In a nutshell, Petraeus believed Rumsfeld was wrong about troop levels in Iraq and asserted that they were insufficient and he also quietly criticized the wisdom — or lack of it, as he saw it — of the so-called “de-Baathification” of the Iraqi military. In the chaotic aftermath of the collapse of Saddam Hussein’s Baath Party regime, “de-Baathification” was the process of going after and jailing the Iraqi military leadership rather than seeking to bring them into the process of building a future Iraq.
That policy and the delay in calling for a troop surge are both viewed as significant and costly mistakes in the U.S.-led war in Iraq. Petraeus never voiced them publicly, instead he quietly retreated to a command at Fort Leavenworth and took to gathering the military’s best minds on counter-insurgency (COIN) and started writing a new COIN field manual for the troops.

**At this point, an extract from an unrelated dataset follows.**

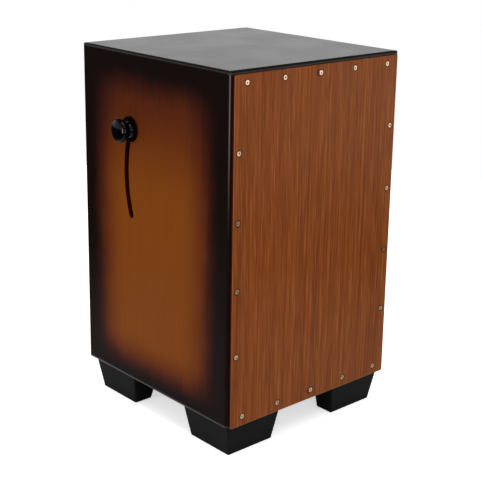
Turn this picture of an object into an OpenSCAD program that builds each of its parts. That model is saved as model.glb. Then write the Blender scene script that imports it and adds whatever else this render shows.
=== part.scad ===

That document became the blueprint for what is now looked back on by most military analysts as a successful surge. That strategy created the stability that allowed Iraq to hold elections and move forward in taking control of its own destiny, a process that's still unfolding.
As the 30,000-U.S. troop surge takes place in Afghanistan and the U.S. braces for a stepped up military campaign in Kandahar this summer, Petraeus might try to redirect that campaign. There are many elements of the design of the counter-insurgency in Kandahar that seem to defy the very COIN manual that Petraeus authored.
What is clear is that Petraeus has a chance to once again write history in the parched, dusty, windblown plains of yet another conflict that is faltering badly as he enters the helm.